Inside that loops we are using 1 << j, which represents the size of the interval we are processing. The idea behind the sparse table is to pre-compute the range GCD for all the intervals of length 2^j in the input array, where j ranges from 0 to log2(n). We can then compute the Range GCD for any interval [L, R] by combining precomputed values for non-overlapping intervals of length 2^j that cover [L, R].
In each iteration of the outer for loop, we are processing intervals of length 2^j. The expression 1 << j is equivalent to 2^j, which is the length of the interval we are currently processing.
For example, when j = 0, we are processing intervals of length 2^0 = 1, which are just individual elements in the array. When j = 1, we are processing intervals of length 2^1 = 2, which are pairs of adjacent elements in the array. And so on, until we reach j = log2(n), where we are processing the entire input array as a single interval.
By using 1 << j inside the for loop, we can easily compute the length of the interval we are processing at each iteration, without having to manually compute 2^j each time.
Inside these loops we use st[i][j] = __gcd(st[i][j - 1], st[i + (1 << (j - 1))][j - 1]); to get the GCD of that particular range. The GCD is of the starting and ending of the range with size 1 << j
After computing the GCD, we will now accept the ranges and then display it using rangeGCD(). Inside the rangeGCD() we will calculate k, using the formula k = log2(r - l + 1); here r-l+1 would be the size of the range, and k is the largest power of 2 so that 2^k<=size of the range.
Now we will calculate the indices of the two subintervals of length 2^j that cover the range a[l,r]. These subintervals do not overlap and together cover the entire range [l,r]. The first interval starts at index l and its end would be l+2^j-1. The second interval starts at index r-2^j+1 and end at index r. Now we will return the GCD of these two numbers we obtain. This would give us the GCD of the entire range we queried.
Now we will print the returned GCD and we will continue this till all queries are accepted and results are displayed.

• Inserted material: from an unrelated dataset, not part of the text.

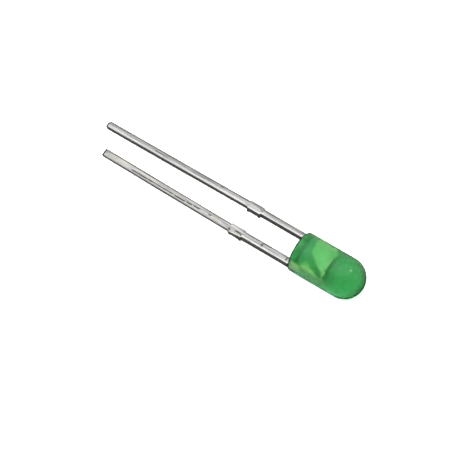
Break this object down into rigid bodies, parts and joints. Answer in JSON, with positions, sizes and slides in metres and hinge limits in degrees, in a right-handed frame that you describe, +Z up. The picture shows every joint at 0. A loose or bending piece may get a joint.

Advantage and disadvantage of sparse table

Advantages

The Sparse Table provides a simple and efficient way to pre-process an array for Range Minimum/Maximum/GCD queries, allowing these queries to be answered in O(1) time.
The construction of the Sparse Table has a time complexity of O(n log n), which is better than some other data structures, such as segment trees, which have a time complexity of O(n log n) for both construction and query answering.
The Sparse Table requires less memory than a segment tree, since it only needs O(n log n) space, compared to the O(n) space required by a segment tree.

Disadvantages

The Sparse Table is not dynamic, which means that it cannot be updated easily if the input array changes whereas, a segment tree can be updated in O(log n) time.
The Sparse Table cannot be used for other types of queries, such as Range Sum queries, without significant modifications to the code.
The Sparse Table is not as widely known or used as some other data structures, such as segment trees or Fenwick trees, so it may be more difficult to find existing implementations or resources for learning.

Conclusion

To conclude this article at OpenGenus, the Sparse Table data structure provides an efficient way to pre-process an array for Range GCD queries. Building the Sparse Table takes O(n log n) time, while answering each query takes O(1) time. The space complexity of the program is O(n log n), which is less than the space required by some other data structures, such as segment trees. However, the Sparse Table is not dynamic and cannot be updated easily, and it is not as widely known or used as some other data structures. Overall, the choice of data structure depends on the specific constraints of the problem, and the Sparse Table is a viable option for Range GCD queries if memory usage is a concern.